New culvert prevents flooding along Napa Creek

As the waters rose in Napa last weekend, plenty of residents expected another scene like 2005, when Napa Creek overflowed its banks. This time, it didn't, thanks mostly to a $35 million, federally funded bypass project by the Army Corps of Engineers.

The project was simple in concept and difficult in execution -- control the flow of water. A new culvert doubled capacity during the storm. If it had not been here last weekend, the creek would have flooded.

'It can be dramatic; it can happen very fast and can create significant damage," Army Corps of Engineers spokesperson John Corrigan said.

Napa has suffered through 24 serious floods since the Civil War. Last weekend could easily have been the 25th. While outsiders think first of the Napa River, which floods once every seven years, the creek overruns its banks three times as often.

Twelve inches fell last weekend, but where bottleneck portions of the creek used to be tight and narrow, the project has provided those rushing waters more room both wide and high. Last weekend, waters rose only one-third of the way up the new bank.

Road washed out in Santa Cruz

A washed-out road is also posing a problem for commuters in Santa Cruz County. Road crews will be back to evaluate the situation at Vine Hill Road near Camino Vista. A county roads manager says it's going to be a long-term closure while the road is fixed.
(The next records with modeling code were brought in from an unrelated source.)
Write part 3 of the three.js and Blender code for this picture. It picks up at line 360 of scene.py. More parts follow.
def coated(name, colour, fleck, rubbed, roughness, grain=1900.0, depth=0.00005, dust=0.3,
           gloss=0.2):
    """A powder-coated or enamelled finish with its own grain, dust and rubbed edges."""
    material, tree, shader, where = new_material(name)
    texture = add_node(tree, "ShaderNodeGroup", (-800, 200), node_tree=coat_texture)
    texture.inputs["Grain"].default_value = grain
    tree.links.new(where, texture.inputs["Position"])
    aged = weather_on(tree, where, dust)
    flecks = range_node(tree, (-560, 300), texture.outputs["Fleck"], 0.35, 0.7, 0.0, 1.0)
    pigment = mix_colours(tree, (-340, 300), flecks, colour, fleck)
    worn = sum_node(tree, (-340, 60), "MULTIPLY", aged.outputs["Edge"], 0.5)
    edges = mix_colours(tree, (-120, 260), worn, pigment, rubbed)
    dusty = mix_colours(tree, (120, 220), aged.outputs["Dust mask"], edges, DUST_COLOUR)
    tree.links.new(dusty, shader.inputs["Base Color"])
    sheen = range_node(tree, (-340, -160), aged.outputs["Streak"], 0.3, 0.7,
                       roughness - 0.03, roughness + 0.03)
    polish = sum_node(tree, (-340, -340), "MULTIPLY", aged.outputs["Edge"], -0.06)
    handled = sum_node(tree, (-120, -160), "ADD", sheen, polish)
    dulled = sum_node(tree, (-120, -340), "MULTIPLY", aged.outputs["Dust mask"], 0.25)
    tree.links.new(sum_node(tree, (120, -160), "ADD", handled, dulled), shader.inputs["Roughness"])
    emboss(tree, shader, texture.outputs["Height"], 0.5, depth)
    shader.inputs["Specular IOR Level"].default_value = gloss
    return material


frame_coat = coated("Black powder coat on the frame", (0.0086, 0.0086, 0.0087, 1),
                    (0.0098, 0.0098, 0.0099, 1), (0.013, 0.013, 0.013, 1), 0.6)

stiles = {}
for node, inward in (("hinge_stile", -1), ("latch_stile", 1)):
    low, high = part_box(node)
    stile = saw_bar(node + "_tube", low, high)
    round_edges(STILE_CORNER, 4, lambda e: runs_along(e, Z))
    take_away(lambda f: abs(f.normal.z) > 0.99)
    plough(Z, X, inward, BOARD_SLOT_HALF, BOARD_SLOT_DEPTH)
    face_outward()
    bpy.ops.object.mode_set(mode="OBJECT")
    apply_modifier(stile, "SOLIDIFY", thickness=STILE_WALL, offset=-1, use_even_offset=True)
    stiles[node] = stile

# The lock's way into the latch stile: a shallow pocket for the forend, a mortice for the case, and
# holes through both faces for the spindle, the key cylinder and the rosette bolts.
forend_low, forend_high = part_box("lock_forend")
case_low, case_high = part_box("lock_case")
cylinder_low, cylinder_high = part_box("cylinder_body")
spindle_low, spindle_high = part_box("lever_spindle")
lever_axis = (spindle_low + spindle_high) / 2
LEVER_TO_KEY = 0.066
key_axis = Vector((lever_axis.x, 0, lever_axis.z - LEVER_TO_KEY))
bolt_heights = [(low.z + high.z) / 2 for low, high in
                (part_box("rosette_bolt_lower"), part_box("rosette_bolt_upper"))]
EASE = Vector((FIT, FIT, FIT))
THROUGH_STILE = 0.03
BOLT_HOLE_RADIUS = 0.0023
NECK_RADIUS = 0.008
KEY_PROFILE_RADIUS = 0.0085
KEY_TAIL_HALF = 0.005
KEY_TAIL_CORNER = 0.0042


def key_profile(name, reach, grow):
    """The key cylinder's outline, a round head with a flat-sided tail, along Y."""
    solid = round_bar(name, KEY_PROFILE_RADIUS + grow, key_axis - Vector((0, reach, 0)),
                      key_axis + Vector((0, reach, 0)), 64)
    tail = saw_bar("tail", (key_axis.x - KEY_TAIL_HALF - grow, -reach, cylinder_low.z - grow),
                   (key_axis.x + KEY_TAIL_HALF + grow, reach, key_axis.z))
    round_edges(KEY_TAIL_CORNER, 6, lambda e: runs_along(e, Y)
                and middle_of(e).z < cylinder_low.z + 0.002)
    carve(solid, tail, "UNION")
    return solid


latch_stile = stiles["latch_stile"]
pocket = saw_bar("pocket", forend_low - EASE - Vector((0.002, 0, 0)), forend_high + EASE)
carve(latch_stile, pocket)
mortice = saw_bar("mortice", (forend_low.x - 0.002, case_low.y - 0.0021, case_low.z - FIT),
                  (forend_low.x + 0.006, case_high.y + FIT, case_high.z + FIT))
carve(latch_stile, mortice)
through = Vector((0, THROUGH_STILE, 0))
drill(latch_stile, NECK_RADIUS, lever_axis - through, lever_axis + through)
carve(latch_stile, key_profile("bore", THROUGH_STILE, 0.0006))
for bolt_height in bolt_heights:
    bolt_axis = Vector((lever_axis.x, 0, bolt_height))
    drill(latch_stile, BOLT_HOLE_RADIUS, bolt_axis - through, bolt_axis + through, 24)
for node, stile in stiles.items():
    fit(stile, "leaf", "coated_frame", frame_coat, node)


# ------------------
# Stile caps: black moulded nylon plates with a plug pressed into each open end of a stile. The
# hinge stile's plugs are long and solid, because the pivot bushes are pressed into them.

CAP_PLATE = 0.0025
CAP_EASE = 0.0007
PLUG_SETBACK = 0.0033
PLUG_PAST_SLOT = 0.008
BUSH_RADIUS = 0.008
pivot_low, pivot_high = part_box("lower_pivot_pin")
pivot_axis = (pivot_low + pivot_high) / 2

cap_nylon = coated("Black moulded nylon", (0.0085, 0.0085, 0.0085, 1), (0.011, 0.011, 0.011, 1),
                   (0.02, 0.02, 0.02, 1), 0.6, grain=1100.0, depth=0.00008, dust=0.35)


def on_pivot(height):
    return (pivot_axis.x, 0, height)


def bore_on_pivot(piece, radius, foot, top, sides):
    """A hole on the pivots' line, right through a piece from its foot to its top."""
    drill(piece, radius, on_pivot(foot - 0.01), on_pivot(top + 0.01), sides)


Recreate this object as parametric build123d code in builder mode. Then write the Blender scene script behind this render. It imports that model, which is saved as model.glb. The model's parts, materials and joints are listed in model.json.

Two other rockslides that occurred on Highway 17 Sunday morning were cleared by the afternoon.

Bay Area power outage update

PG&E spent Monday trying to restore power to remaining Bay Area homes and businesses. As of 6 p.m., 2,470 customers were without power; 200 in the North Bay, 600 in the East Bay, 90 in San Francisco, 600 on the Peninsula, and 980 in the South Bay. At the peak of the storm, nearly 340,000 customers were without power across the Bay Area.